Verteilte autonome Systeme in der Landwirtschaft

Project team: 

 Mario Dyczka (Ph.D. Student), Prof. Dr. Nils Aschenbruck (UOS),
Dr. Sebastian Vogel (ATB), Prof. Dr. Marina Höhne (ATB)

Deploying an in-situ sensor network for monitoring crop parameters increases the temporal resolution of  measurements. These measurements can be used for calibration of remote sensors and/or agricultural growth models. On heterogeneous sites, the positions of the single sensors have a crucial impact. Leveraging existing knowledge can be used to develop sophisticated and application driven deployment strategies for the different nodes of the sensor network. The goal of this thesis is to develop optimal deployment strategies for the selection of representative sensor node positions in agricultural fields based on a-priori knowledge given by soil maps and/or remote sensing data. Moreover, mechanisms could be developed for a meaningful fusion of temporally high-resolution data from sensor networks and spatially high-resolution data from sensor mapping.

Project team: 

 Lennart Kaiser (Ph.D. Student), Prof. Dr. Nils Aschenbruck (UOS),  Dr. Thomas Hänel (UOS),Dr. Sebastian Vogel (ATB), Dr.-Ing. Volker Dworak (ATB)

Communication systems such as public land mobile networks (e.g., 4G/LTE networks) or low-power IoT networks are ubiquitous, nowadays. Temporal variations of the signal strength of such systems can be leveraged for low-cost crop and soil sensing.
The goal of this thesis is to develop new approaches for approximating crop and/or soil parameters.
These approaches will be implemented, deployed, and evaluated on agricultural fields.

Project team: 

 David Rolfes (Ph.D. Student), Prof. Dr.-Ing. Mario Porrmann (UOS), Dr.-Ing. Volker Dworak (ATB), Prof. Dr. Stefan Stiene (HOS)

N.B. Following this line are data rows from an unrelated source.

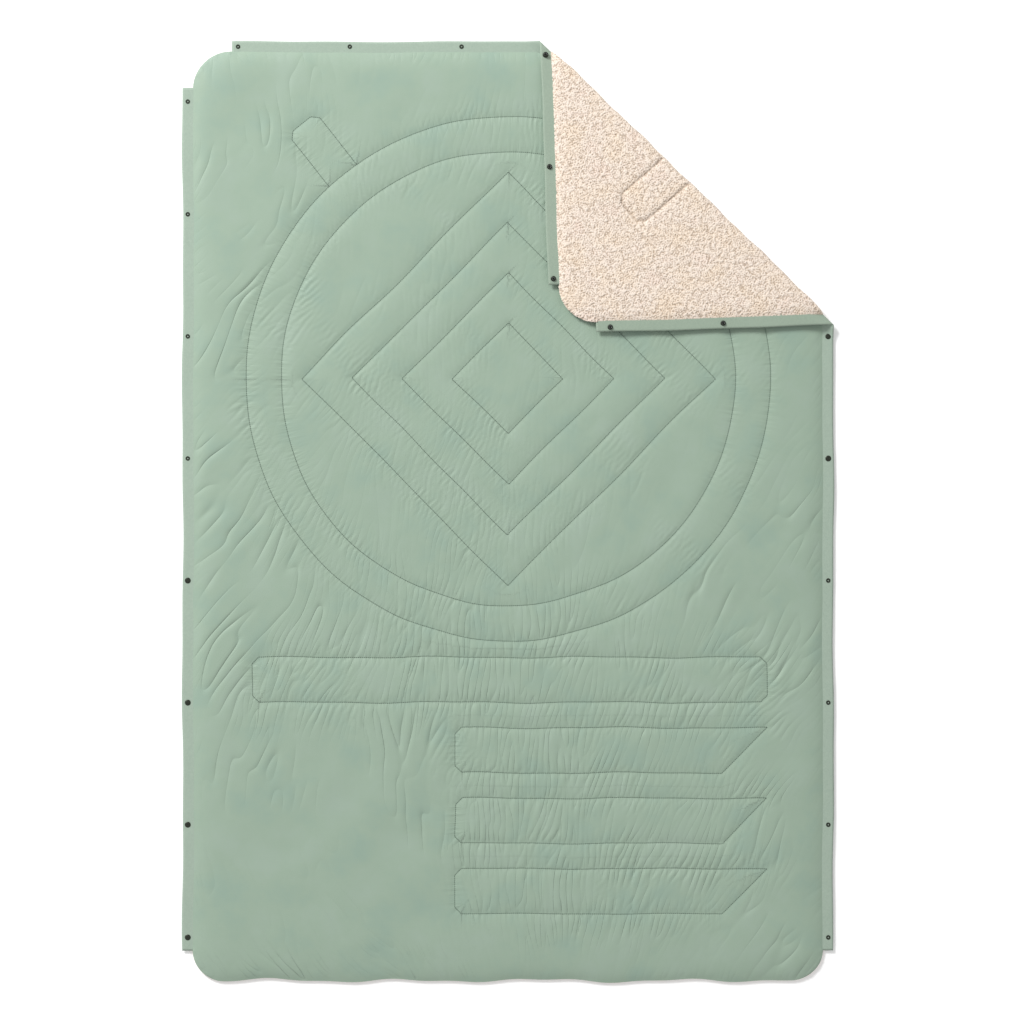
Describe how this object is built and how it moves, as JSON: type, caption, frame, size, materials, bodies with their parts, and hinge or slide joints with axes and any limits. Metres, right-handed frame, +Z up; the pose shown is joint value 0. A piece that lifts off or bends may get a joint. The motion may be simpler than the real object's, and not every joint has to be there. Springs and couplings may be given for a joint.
{
  "type": "camp blanket",
  "caption": "Quilted camp blanket with a woven shell, a sherpa lining, press studs on an edge tape, a lengthwise fold and a turned-over corner.",
  "frame": {"origin": "middle of the blanket's outline, on the surface that it lies on", "axes": "+X to the right and +Y to the top edge as seen from above, +Z up; the shell faces up and the lining faces down"},
  "size_m": [1.386, 2, 0.0285],
  "materials": {
    "ripstop": "sage green ripstop, soft satin",
    "sherpa": "cream curly sherpa pile",
    "batting": "white polyester batting",
    "thread": "dark sage polyester thread",
    "tape": "light sage woven tape",
    "snap_metal": "dark gunmetal",
    "spring_wire": "drawn steel wire"
  },
  "bodies": {
    "right_half": {"right_lining": "sherpa", "right_fill": "batting", "right_shell": "ripstop", "right_needle_thread": "thread", "right_bobbin_thread": "thread", "right_side_tape": "tape", "top_tape_middle": "tape", "right_stud_rings": "snap_metal", "right_studs": "snap_metal", "right_socket_caps": "snap_metal", "right_sockets": "snap_metal", "right_socket_springs": "spring_wire"},
    "left_half": {"left_lining": "sherpa", "left_fill": "batting", "left_shell": "ripstop", "left_needle_thread": "thread", "left_bobbin_thread": "thread", "left_side_tape": "tape", "top_tape_left": "tape", "left_stud_rings": "snap_metal", "left_studs": "snap_metal", "left_socket_caps": "snap_metal", "left_sockets": "snap_metal", "left_socket_springs": "spring_wire", "top_stud_rings": "snap_metal", "top_studs": "snap_metal"},
    "turned_corner": {"corner_lining": "sherpa", "corner_fill": "batting", "corner_shell": "ripstop", "corner_needle_thread": "thread", "corner_bobbin_thread": "thread", "corner_side_tape": "tape", "corner_top_tape": "tape", "corner_socket_caps": "snap_metal", "corner_sockets": "snap_metal", "corner_socket_springs": "spring_wire"}
  },
  "joints": [
    {"name": "half_fold", "type": "hinge", "parent": "right_half", "child": "left_half", "pos_m": [0, 0, 0.02165], "axis": [0, 1, 0], "range_deg": [0, 179.9]},
    {"name": "corner_fold", "type": "hinge", "parent": "right_half", "child": "turned_corner", "pos_m": [0.38075, 0.69771, 0.01425], "axis": [-0.7193, 0.6947, 0], "range_deg": [0, 179.9]}
  ]
}
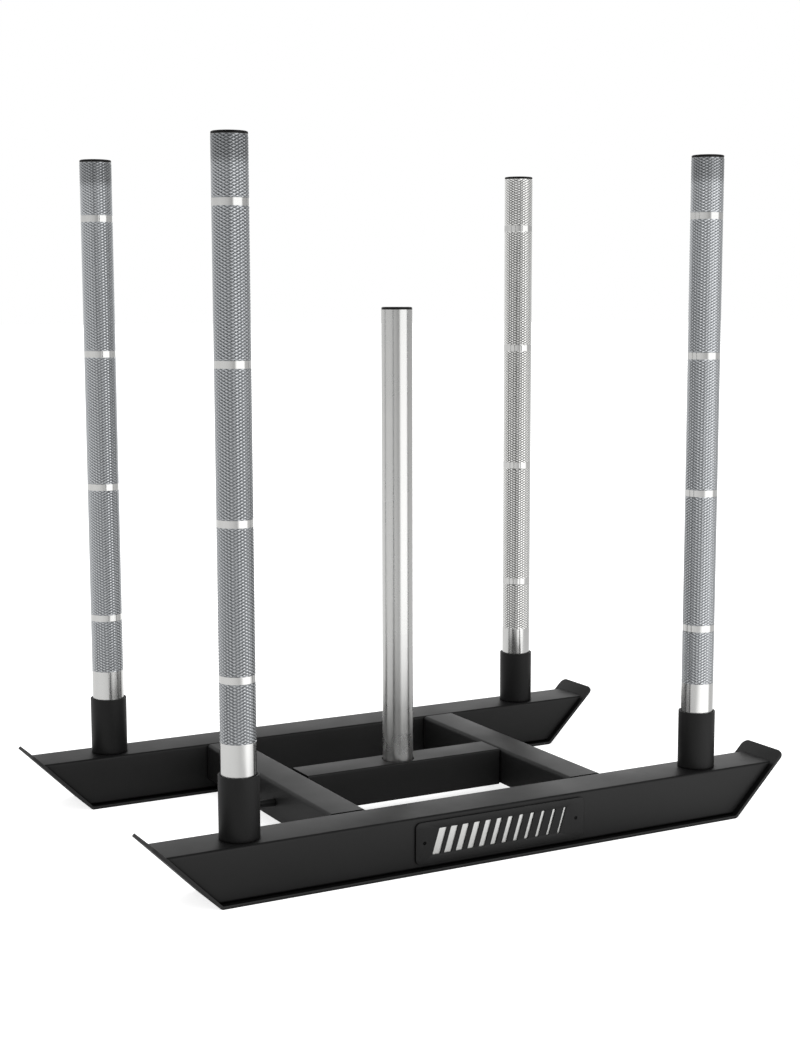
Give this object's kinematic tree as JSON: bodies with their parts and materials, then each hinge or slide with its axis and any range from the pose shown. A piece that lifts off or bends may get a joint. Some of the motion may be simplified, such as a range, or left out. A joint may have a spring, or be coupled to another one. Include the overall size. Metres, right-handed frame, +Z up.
{
  "type": "weight sled",
  "caption": "Push and drag sled: box-section runners on turned-up skid plates, tied by cross tubes, with lift-out knurled push poles, a central post for weight plates and a tow eye.",
  "frame": {"origin": "on the floor, under the middle of the sled", "axes": "+Z up; the sled travels along X with its tow eye towards -X; its left side is towards -Y"},
  "size_m": [1.064, 0.638, 1.031],
  "materials": {
    "frame_coat": "satin charcoal powder coat",
    "skid_coat": "satin charcoal powder coat over bent plate",
    "pole_chrome": "hard-chromed steel, knurled in long bands",
    "post_chrome": "smooth hard-chromed steel",
    "plug_plastic": "moulded black plastic",
    "nameplate_coat": "satin charcoal powder coat",
    "backing_steel": "brushed stainless sheet",
    "rivet_coat": "black coated steel"
  },
  "bodies": {
    "sled_frame": {"left_runner": "frame_coat", "right_runner": "frame_coat", "front_cross_member": "frame_coat", "rear_cross_member": "frame_coat", "centre_beam": "frame_coat", "post_spigot": "frame_coat", "front_left_socket": "frame_coat", "front_right_socket": "frame_coat", "rear_left_socket": "frame_coat", "rear_right_socket": "frame_coat", "tow_eye": "frame_coat", "left_skid": "skid_coat", "right_skid": "skid_coat", "left_nameplate": "nameplate_coat", "left_backing_plate": "backing_steel", "left_nameplate_rivets": "rivet_coat", "right_nameplate": "nameplate_coat", "right_backing_plate": "backing_steel", "right_nameplate_rivets": "rivet_coat"},
    "front_left_pole_body": {"front_left_pole": "pole_chrome", "front_left_pole_plug": "plug_plastic"},
    "front_right_pole_body": {"front_right_pole": "pole_chrome", "front_right_pole_plug": "plug_plastic"},
    "rear_left_pole_body": {"rear_left_pole": "pole_chrome", "rear_left_pole_plug": "plug_plastic"},
    "rear_right_pole_body": {"rear_right_pole": "pole_chrome", "rear_right_pole_plug": "plug_plastic"},
    "weight_post_body": {"weight_post": "post_chrome", "weight_post_plug": "plug_plastic"}
  },
  "joints": [
    {"name": "front_left_pole_lift", "type": "slide", "parent": "sled_frame", "child": "front_left_pole_body", "axis": [0, 0, 1], "range_m": [0, 0.1]},
    {"name": "front_right_pole_lift", "type": "slide", "parent": "sled_frame", "child": "front_right_pole_body", "axis": [0, 0, 1], "range_m": [0, 0.1]},
    {"name": "rear_left_pole_lift", "type": "slide", "parent": "sled_frame", "child": "rear_left_pole_body", "axis": [0, 0, 1], "range_m": [0, 0.1]},
    {"name": "rear_right_pole_lift", "type": "slide", "parent": "sled_frame", "child": "rear_right_pole_body", "axis": [0, 0, 1], "range_m": [0, 0.1]},
    {"name": "weight_post_lift", "type": "slide", "parent": "sled_frame", "child": "weight_post_body", "axis": [0, 0, 1], "range_m": [0, 0.067]}
  ]
}
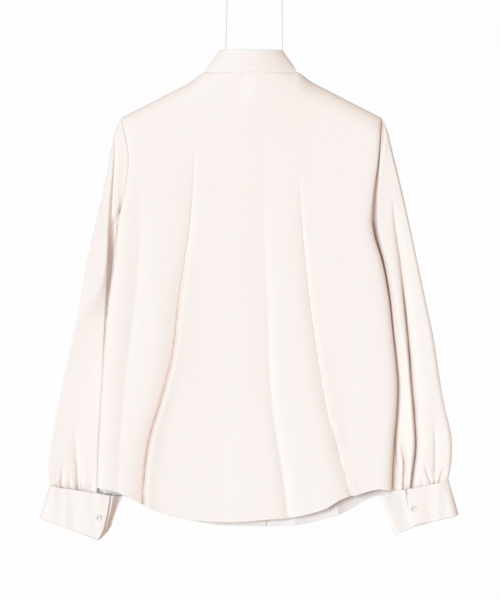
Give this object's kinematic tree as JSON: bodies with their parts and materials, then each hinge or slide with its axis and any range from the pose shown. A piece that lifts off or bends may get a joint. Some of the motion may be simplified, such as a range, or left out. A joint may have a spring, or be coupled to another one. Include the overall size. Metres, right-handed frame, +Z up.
{
  "type": "long-sleeve blouse on a hanger",
  "caption": "A thin long-sleeve blouse with a stand collar and gathered cuffs, hung by its shoulders on a plain hanger with a wire loop.",
  "frame": {"origin": "the underside of the hanger's wire loop, where a peg carries it", "axes": "+Z up, the front of the garment faces -Y and its back +Y, +X is the left side as seen from the back"},
  "size_m": [0.597, 0.0689, 0.7909],
  "materials": {
    "cloth": "fine matt weave, pale cream pink",
    "label": "smooth pale tape, blank",
    "button": "pearly gloss",
    "hanger": "smooth white"
  },
  "bodies": {
    "root": {"back": "cloth", "front_left": "cloth", "front_right": "cloth", "front_placket": "cloth", "collar": "cloth", "sleeve_left": "cloth", "sleeve_right": "cloth", "cuff_left": "cloth", "cuff_right": "cloth", "neck_label": "label", "collar_button": "button", "front_button_1": "button", "front_button_2": "button", "front_button_3": "button", "front_button_4": "button", "front_button_5": "button", "front_button_6": "button", "cuff_button_left": "button", "cuff_button_right": "button", "hanger_bar": "hanger", "hanger_wire": "hanger"}
  },
  "joints": []
}
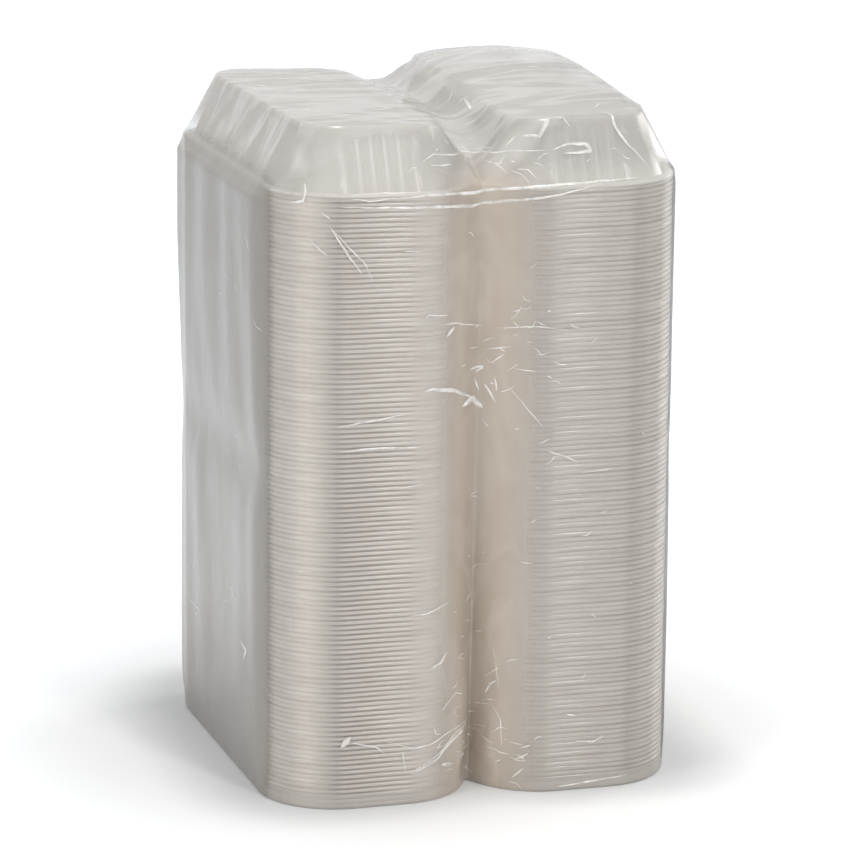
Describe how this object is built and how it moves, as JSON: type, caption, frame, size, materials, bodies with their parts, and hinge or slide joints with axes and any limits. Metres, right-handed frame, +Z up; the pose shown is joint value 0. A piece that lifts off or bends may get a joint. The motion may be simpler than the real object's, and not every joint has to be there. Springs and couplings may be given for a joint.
{
  "type": "plastic clamshell pack",
  "caption": "Sleeve of nested clear hinged food containers, opened flat and upside down, in a clear film bag.",
  "frame": {"origin": "middle of the underside", "axes": "+X across the two halves, +Y along the hinge, +Z up"},
  "size_m": [0.2686, 0.2778, 0.4339],
  "materials": {
    "film": "clear creased poly film",
    "clear_sheet": "clear glossy moulded sheet",
    "nested_sheet": "many clear glossy sheets, one inside the next"
  },
  "bodies": {
    "root": {"film_bag": "film", "top_container": "clear_sheet", "nested_containers_1": "nested_sheet", "nested_containers_2": "nested_sheet", "nested_containers_3": "nested_sheet", "nested_containers_4": "nested_sheet", "nested_containers_5": "nested_sheet", "nested_containers_6": "nested_sheet"}
  },
  "joints": []
}
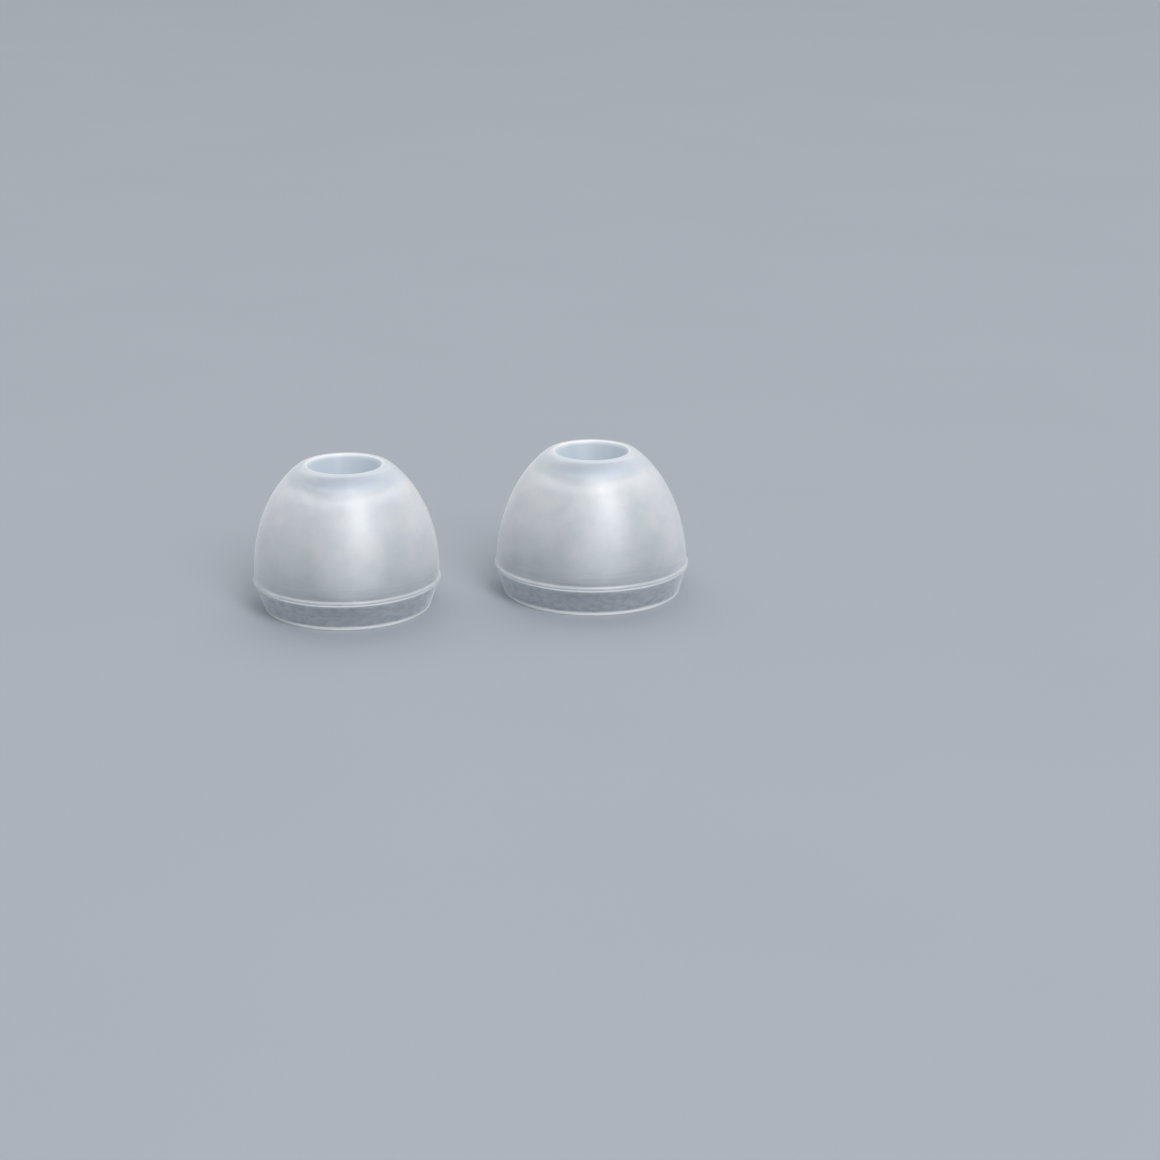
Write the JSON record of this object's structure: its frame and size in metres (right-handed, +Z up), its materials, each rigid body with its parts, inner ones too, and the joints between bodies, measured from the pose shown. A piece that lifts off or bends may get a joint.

Autonomous agricultural robots are a promising approach to reconciling ecological farming methods and economic yields. Modularity and collaboration are key to the success of these systems, keeping flexibility and reusability high and the overall cost low. However, developing such systems is highly challenging since it requires the co-development of mechanics, hardware, and software. This thesis focuses on the development of new methods for hardware-software integration enabling automatic configuration and resource-efficient control of modular agricultural robots.
The Robot Operating System (ROS) is a robotics middleware, which has become the de-facto standard in the context of mobile robot development in research and industry. The envisioned application scenarios require robust and efficient embedded processing solutions, e.g., for ML-based object detection and classification under hard real-time conditions with a limited energy budget. Therefore, dedicated hardware accelerators need to be integrated into the system. Reconfigurable architectures like FPGAs combine high efficiency and flexibility, making them the ideal candidates for the application domain. While new sensors and actors can be easily integrated into ROS based on the supporting software drivers, integration of hardware accelerators and automatic configuration of the combined system is an open research topic, especially concerning modular, reconfigurable robotic platforms. FPGA-based ROS nodes shall enable optimized processing for varying combinations of sensors and actuators. Additionally, runtime reconfiguration of the FPGAs shall be supported, e.g., to dynamically adapt to changing environmental conditions or to mitigate malfunctioning sensorization.

Project team: 

 Verena Tessaro (Ph.D. Student), Prof. Dr.-Ing. Mario Porrmann(UOS), Prof. Dr.-Ing. Cornelia Weltzien (ATB), Prof. Dr.-Ing. Heiko Tapken (HOS)

Joint degradation is a key factor limiting the performance of parallel kinematic robots like the Jaetrobi, developed at Leibniz Institute for Agricultural Engineering and Bioeconomy (ATB) for automatic, herbicide-free weeding using a laser. This work will focus on evaluating the long-term precision of Jaetrobi’s actuation system using a dedicated test rig with identical laser kinematics, which enables repeatable simulation of wear through defined motion patterns. Detailed analysis of joint fatigue and wear propagation will be applied toward a digital twin model that quantifies wear per movement and estimates component end-of-life. This predictive maintenance approach will support wear-optimized motion strategies, enabling synchronized joint replacement and thereby minimizing operational downtime and improving overall system reliability.